Paul Barford said...

>The discipline of numismatics<
Oh, please... Another one, reference to the textbook please. Its nothing of the kind. There is nothing "disciplined" in "looks like" comparisons like a "spot the difference" competition in a comic. You say the hoard "looks like" we can assume (in other words GUESS) it was deposited as a single act. That's not disciplined reasoning based on grounded fact, its guesswork, nothing less. A true discipline would reject a find like this as any usable source on which to base any reasoning - precisely for want of any kind of grounding information. The fact that numismatic "research" not only does not automatically reject it as evidence, but is to some (a large?) extent based on a load of 'finds' like that, with only hearsay information about the context of deposition and context of discovery, tells me there is noting "disciplined" in the chain of reasoning (and questioning) there. That's not science, because science begins with source-criticism, are the data input fully reliable? Here they are not, it's (been reduced by the finders to) a heap of coins on a table.

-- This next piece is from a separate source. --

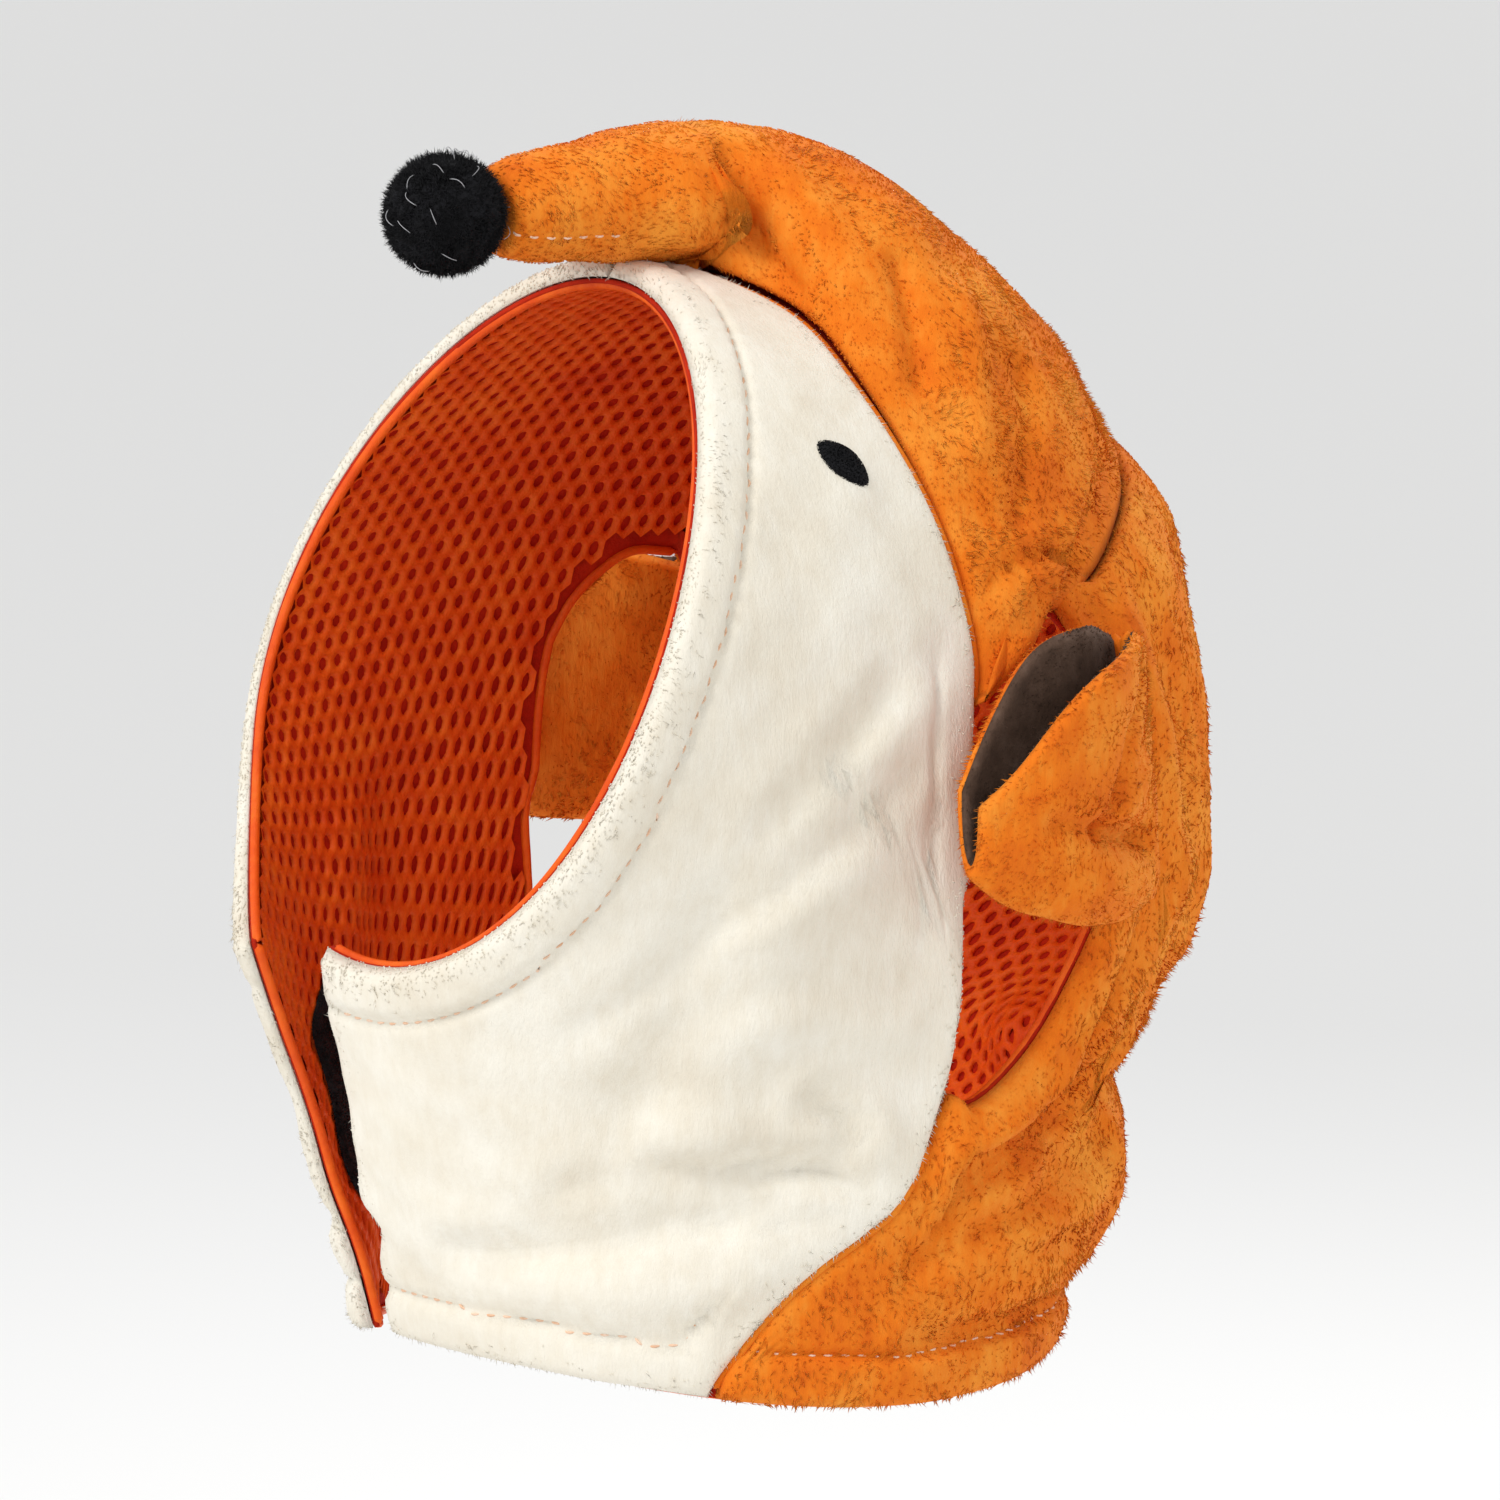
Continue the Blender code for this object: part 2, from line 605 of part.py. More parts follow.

>one is able to take a huge amount of information from such a hoard and make concrete conclusions.<
Well, we will see what they make of it when it is fully published. Next year? Ten years' time? Never? How "concrete" can conclusions go further than "we have a coin here, with these pictures [...] and those [...] inscriptions and we know that the records tell us that in 1066 one king was killed in battle and this other bloke too over"? This is not "science", it is text-based scissors and past history. Nothing else. The possibilities of doing anything else, any social interpretation,. have been destroyed forever by the actions of the five finders. That you cannot see that, coming on to an archaeological blog, is what I find bewildering.